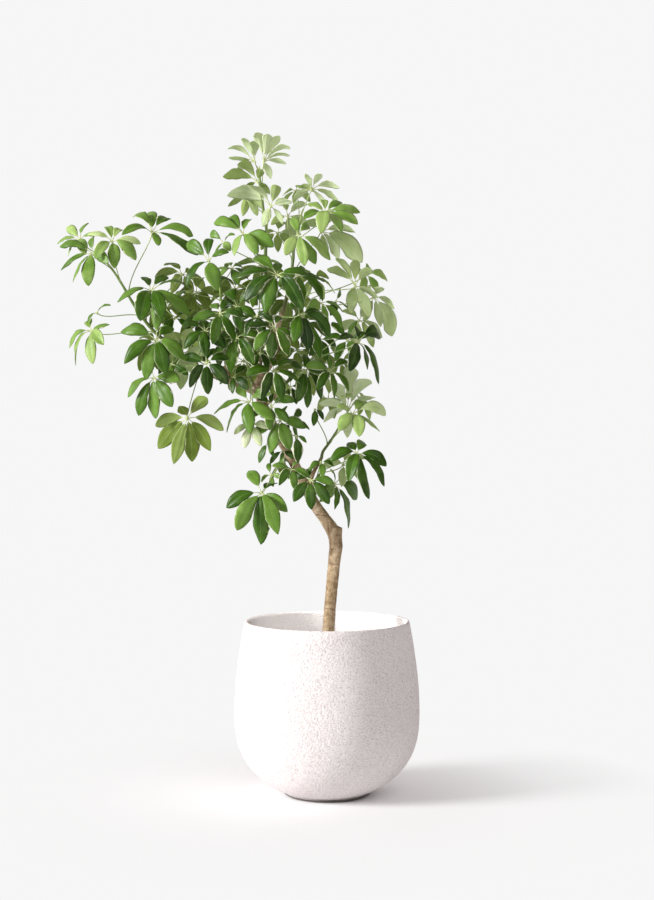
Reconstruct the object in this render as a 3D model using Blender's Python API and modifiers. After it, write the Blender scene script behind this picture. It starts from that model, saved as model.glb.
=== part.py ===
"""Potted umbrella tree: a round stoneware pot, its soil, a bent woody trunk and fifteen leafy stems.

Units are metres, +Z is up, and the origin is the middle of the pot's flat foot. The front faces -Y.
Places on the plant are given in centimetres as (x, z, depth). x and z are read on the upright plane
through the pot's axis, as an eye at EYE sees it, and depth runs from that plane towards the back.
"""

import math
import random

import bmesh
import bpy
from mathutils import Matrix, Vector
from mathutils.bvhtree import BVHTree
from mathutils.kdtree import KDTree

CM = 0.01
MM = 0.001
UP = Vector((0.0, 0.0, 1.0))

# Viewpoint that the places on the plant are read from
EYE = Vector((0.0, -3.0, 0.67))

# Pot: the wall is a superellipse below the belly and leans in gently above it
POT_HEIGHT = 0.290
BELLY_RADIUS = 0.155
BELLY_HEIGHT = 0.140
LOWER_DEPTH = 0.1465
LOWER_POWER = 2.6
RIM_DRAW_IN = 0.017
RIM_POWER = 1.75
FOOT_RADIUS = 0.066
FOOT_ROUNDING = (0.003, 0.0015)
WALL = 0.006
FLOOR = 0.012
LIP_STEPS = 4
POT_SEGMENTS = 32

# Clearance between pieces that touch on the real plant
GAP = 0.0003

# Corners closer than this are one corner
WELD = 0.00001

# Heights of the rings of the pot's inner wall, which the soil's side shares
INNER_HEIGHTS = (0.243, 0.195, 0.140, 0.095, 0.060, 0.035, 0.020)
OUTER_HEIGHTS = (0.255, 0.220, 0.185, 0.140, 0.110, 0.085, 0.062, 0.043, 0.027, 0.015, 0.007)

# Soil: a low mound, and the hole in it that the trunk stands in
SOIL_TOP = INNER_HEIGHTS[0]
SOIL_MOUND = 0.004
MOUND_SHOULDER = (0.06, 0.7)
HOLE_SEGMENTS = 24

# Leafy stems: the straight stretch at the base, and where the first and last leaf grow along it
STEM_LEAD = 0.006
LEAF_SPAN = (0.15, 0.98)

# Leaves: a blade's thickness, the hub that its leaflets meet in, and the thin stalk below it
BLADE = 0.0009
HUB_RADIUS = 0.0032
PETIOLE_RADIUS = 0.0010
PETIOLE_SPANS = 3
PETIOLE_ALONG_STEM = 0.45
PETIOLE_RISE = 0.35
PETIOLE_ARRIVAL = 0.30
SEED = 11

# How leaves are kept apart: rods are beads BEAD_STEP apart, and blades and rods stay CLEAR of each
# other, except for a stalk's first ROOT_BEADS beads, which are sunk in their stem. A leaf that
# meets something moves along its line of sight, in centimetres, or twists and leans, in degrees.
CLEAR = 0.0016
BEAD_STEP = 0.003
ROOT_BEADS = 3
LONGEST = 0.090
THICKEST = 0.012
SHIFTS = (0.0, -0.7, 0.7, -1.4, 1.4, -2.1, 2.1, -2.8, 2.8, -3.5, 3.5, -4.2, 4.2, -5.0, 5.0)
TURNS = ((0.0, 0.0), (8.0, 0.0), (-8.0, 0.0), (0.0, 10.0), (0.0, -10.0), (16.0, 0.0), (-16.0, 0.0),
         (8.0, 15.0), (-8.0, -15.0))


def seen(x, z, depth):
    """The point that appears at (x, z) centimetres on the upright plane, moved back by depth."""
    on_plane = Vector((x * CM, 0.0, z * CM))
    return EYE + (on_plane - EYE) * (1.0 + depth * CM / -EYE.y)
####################
Print the listing above from its first line through the line with "fifteen leafy stems.", and stop there.

◆ **OUTPUT OF THE TASK**
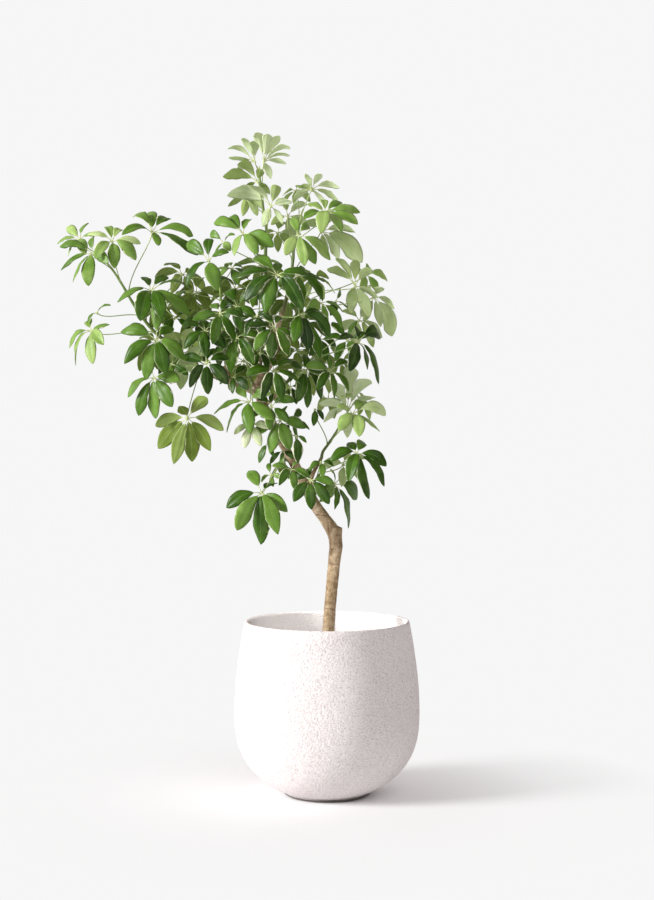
Reconstruct the object in this render as a 3D model using Blender's Python API and modifiers. After it, write the Blender scene script behind this picture. It starts from that model, saved as model.glb.
=== part.py ===
"""Potted umbrella tree: a round stoneware pot, its soil, a bent woody trunk and fifteen leafy stems.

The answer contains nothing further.